Reproduce the material that follows, please, but only from its first line to the line containing "from +X towards +Z.", inclusive.
::::::::
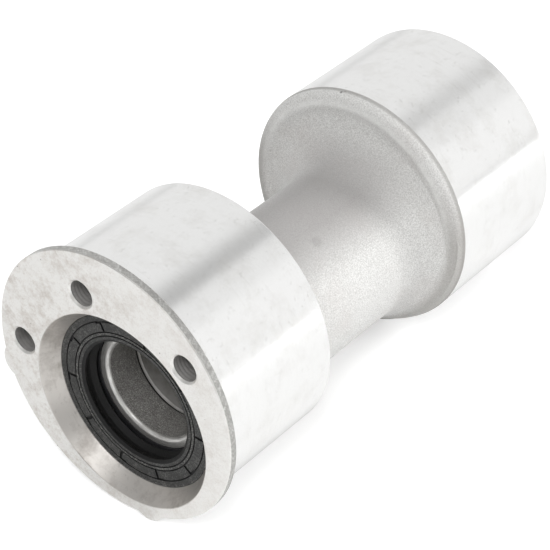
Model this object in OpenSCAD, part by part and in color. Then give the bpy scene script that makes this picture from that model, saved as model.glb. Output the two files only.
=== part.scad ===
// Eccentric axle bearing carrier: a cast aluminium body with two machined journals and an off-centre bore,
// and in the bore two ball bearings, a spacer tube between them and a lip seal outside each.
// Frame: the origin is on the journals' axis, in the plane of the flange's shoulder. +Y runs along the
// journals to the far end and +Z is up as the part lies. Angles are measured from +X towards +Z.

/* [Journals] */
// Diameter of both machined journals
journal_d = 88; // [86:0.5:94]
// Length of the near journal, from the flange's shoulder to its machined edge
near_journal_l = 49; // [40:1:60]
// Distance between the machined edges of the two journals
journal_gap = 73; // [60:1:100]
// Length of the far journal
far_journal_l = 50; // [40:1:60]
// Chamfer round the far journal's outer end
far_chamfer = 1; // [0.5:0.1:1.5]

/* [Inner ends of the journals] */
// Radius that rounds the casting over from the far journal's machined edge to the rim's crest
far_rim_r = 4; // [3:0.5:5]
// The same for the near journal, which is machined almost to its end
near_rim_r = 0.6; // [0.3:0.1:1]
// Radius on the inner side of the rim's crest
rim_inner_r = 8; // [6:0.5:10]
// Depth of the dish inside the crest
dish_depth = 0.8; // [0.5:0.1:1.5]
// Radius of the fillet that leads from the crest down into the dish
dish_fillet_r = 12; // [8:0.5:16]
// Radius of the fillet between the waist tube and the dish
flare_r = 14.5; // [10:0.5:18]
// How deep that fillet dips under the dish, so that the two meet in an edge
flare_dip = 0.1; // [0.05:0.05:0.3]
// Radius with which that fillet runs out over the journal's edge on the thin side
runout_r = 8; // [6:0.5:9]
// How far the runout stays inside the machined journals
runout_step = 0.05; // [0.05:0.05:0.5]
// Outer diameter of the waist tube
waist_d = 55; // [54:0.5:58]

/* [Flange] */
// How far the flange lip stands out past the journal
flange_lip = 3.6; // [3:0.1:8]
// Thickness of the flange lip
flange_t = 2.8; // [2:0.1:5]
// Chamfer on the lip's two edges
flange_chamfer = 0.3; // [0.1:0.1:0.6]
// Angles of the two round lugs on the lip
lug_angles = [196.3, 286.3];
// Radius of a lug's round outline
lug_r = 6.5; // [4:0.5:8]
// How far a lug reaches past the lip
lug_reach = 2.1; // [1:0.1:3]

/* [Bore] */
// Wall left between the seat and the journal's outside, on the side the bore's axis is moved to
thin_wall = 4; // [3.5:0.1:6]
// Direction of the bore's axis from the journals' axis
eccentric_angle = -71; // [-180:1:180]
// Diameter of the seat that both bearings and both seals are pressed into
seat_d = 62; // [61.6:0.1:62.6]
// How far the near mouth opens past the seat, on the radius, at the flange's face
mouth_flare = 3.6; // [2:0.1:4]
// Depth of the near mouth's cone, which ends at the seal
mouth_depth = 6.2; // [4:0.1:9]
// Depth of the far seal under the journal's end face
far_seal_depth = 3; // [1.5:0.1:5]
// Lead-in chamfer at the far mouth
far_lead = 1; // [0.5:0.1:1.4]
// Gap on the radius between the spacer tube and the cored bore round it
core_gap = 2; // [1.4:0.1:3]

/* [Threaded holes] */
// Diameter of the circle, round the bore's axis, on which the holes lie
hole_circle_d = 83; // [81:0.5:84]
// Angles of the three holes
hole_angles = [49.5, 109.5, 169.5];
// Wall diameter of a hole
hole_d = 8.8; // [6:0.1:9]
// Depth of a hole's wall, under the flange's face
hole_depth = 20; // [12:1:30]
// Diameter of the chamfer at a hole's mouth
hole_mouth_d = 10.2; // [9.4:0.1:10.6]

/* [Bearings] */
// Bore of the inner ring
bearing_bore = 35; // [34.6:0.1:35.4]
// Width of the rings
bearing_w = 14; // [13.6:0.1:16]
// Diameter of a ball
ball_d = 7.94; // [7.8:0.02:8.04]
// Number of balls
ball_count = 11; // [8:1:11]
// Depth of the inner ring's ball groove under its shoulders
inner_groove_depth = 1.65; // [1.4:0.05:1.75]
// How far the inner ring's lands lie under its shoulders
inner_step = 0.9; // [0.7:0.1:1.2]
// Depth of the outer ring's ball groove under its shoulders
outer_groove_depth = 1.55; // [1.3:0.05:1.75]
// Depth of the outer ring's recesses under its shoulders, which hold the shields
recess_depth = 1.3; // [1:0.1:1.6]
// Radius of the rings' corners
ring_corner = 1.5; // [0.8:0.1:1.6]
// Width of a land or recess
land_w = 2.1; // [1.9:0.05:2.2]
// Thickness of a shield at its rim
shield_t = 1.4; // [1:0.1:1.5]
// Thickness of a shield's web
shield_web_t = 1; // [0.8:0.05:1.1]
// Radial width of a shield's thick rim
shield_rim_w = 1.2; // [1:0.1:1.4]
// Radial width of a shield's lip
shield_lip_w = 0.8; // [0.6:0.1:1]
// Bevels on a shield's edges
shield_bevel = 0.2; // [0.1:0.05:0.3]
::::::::
*TASK ANSWER*
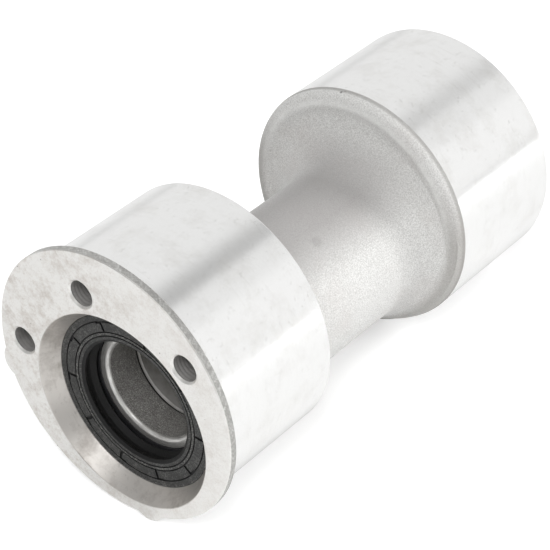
Model this object in OpenSCAD, part by part and in color. Then give the bpy scene script that makes this picture from that model, saved as model.glb. Output the two files only.
=== part.scad ===
// Eccentric axle bearing carrier: a cast aluminium body with two machined journals and an off-centre bore,
// and in the bore two ball bearings, a spacer tube between them and a lip seal outside each.
// Frame: the origin is on the journals' axis, in the plane of the flange's shoulder. +Y runs along the
// journals to the far end and +Z is up as the part lies. Angles are measured from +X towards +Z.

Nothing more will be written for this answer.